* _The problem_
The entries below contain a line with "CELL.top, 27.5, 3));" and a line with "obj.data.transform(world)". Retype exactly everything from the first down to the second, both included, and nothing else.

* _Items_
╭──

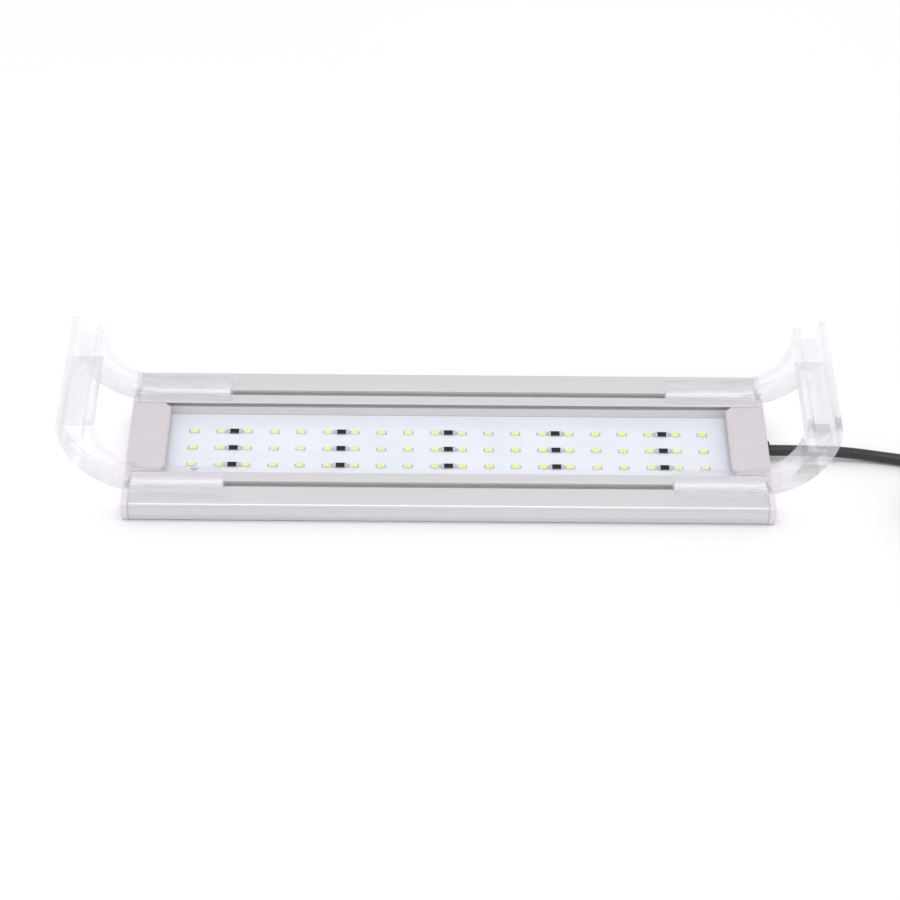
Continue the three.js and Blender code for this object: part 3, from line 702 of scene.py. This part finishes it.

╰──
╭──

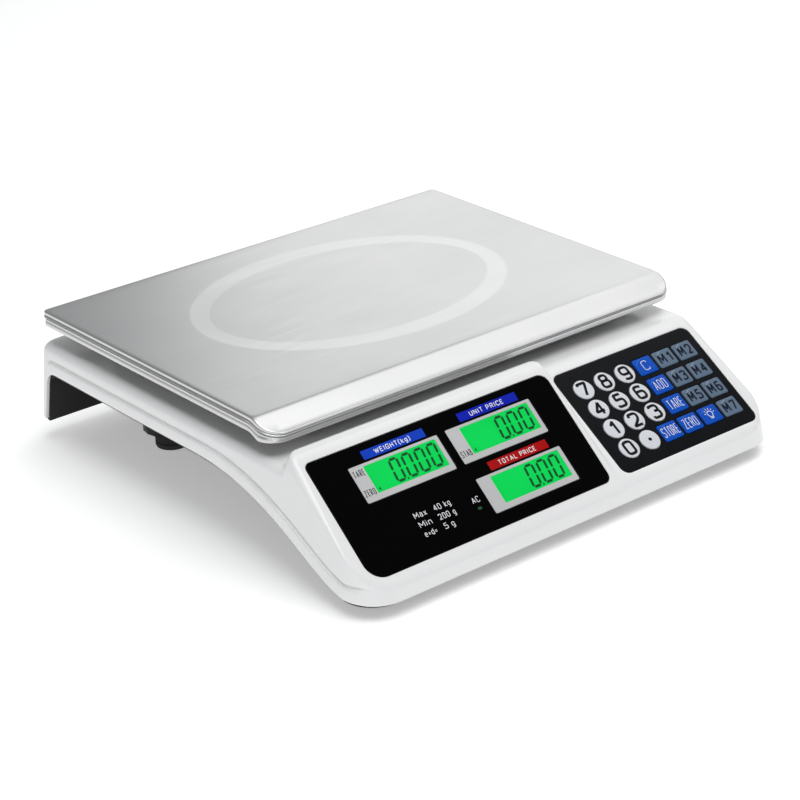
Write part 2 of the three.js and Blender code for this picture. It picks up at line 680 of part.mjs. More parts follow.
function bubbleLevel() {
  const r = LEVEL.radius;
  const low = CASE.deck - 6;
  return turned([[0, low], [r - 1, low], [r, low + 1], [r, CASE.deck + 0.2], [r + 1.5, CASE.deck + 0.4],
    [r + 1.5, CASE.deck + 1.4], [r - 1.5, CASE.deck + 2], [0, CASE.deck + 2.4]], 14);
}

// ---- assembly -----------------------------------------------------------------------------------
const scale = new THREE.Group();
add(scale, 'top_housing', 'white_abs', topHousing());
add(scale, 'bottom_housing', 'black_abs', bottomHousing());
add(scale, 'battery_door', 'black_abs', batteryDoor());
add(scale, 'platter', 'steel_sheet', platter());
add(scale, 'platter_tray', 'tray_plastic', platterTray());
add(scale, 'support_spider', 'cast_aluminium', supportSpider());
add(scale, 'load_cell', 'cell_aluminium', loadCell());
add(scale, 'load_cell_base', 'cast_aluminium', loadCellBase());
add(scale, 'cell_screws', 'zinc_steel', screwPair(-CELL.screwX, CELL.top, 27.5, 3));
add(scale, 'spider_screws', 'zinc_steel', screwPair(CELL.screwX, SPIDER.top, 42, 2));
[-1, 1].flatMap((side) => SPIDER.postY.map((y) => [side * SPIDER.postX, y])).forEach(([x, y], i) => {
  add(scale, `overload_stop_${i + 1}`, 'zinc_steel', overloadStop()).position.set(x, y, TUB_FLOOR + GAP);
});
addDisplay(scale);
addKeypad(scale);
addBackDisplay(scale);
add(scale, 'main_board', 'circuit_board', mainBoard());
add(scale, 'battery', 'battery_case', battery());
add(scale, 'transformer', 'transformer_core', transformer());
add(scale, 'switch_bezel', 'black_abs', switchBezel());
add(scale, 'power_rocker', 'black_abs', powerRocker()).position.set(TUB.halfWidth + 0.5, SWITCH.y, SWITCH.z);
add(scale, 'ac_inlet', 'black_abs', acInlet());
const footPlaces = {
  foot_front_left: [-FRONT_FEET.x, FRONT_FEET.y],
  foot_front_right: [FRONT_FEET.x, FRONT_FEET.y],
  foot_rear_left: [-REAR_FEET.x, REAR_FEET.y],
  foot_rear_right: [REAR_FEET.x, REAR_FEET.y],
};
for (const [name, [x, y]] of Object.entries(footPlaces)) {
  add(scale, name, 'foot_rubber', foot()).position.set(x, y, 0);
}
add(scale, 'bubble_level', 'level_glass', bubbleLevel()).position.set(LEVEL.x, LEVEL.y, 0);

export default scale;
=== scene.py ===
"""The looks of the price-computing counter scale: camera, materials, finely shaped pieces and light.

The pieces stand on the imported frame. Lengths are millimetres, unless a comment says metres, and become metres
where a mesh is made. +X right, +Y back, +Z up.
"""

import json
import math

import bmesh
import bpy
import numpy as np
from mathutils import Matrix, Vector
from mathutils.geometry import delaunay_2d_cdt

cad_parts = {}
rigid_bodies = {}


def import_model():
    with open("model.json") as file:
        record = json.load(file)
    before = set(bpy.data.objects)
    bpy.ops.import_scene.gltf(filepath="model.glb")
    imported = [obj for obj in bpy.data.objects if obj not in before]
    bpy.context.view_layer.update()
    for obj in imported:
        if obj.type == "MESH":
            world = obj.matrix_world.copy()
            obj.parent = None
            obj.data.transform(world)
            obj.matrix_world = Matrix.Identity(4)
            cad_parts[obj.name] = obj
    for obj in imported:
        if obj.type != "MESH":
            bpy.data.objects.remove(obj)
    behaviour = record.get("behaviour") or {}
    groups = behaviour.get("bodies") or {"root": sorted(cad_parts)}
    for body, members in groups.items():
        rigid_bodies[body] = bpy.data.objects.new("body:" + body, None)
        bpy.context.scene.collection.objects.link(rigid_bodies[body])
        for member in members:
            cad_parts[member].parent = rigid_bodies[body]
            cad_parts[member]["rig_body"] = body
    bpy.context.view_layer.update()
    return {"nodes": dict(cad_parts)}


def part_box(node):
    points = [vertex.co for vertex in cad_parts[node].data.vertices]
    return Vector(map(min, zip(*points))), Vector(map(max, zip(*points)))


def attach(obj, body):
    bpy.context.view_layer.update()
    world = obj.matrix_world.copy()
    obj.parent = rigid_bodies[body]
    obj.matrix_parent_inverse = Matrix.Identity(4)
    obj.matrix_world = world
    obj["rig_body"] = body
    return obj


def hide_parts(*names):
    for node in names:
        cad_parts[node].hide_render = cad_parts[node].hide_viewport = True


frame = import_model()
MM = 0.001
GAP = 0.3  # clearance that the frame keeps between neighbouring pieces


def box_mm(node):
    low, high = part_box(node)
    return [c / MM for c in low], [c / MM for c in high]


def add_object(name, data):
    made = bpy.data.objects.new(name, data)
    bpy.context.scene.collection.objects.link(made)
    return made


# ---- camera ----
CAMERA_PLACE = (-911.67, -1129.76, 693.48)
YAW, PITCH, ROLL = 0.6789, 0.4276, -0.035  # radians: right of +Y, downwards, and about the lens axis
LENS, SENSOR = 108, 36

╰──

* _Written solution_
add(scale, 'cell_screws', 'zinc_steel', screwPair(-CELL.screwX, CELL.top, 27.5, 3));
add(scale, 'spider_screws', 'zinc_steel', screwPair(CELL.screwX, SPIDER.top, 42, 2));
[-1, 1].flatMap((side) => SPIDER.postY.map((y) => [side * SPIDER.postX, y])).forEach(([x, y], i) => {
  add(scale, `overload_stop_${i + 1}`, 'zinc_steel', overloadStop()).position.set(x, y, TUB_FLOOR + GAP);
});
addDisplay(scale);
addKeypad(scale);
addBackDisplay(scale);
add(scale, 'main_board', 'circuit_board', mainBoard());
add(scale, 'battery', 'battery_case', battery());
add(scale, 'transformer', 'transformer_core', transformer());
add(scale, 'switch_bezel', 'black_abs', switchBezel());
add(scale, 'power_rocker', 'black_abs', powerRocker()).position.set(TUB.halfWidth + 0.5, SWITCH.y, SWITCH.z);
add(scale, 'ac_inlet', 'black_abs', acInlet());
const footPlaces = {
  foot_front_left: [-FRONT_FEET.x, FRONT_FEET.y],
  foot_front_right: [FRONT_FEET.x, FRONT_FEET.y],
  foot_rear_left: [-REAR_FEET.x, REAR_FEET.y],
  foot_rear_right: [REAR_FEET.x, REAR_FEET.y],
};
for (const [name, [x, y]] of Object.entries(footPlaces)) {
  add(scale, name, 'foot_rubber', foot()).position.set(x, y, 0);
}
add(scale, 'bubble_level', 'level_glass', bubbleLevel()).position.set(LEVEL.x, LEVEL.y, 0);

export default scale;
=== scene.py ===
"""The looks of the price-computing counter scale: camera, materials, finely shaped pieces and light.

The pieces stand on the imported frame. Lengths are millimetres, unless a comment says metres, and become metres
where a mesh is made. +X right, +Y back, +Z up.
"""

import json
import math

import bmesh
import bpy
import numpy as np
from mathutils import Matrix, Vector
from mathutils.geometry import delaunay_2d_cdt

cad_parts = {}
rigid_bodies = {}


def import_model():
    with open("model.json") as file:
        record = json.load(file)
    before = set(bpy.data.objects)
    bpy.ops.import_scene.gltf(filepath="model.glb")
    imported = [obj for obj in bpy.data.objects if obj not in before]
    bpy.context.view_layer.update()
    for obj in imported:
        if obj.type == "MESH":
            world = obj.matrix_world.copy()
            obj.parent = None
            obj.data.transform(world)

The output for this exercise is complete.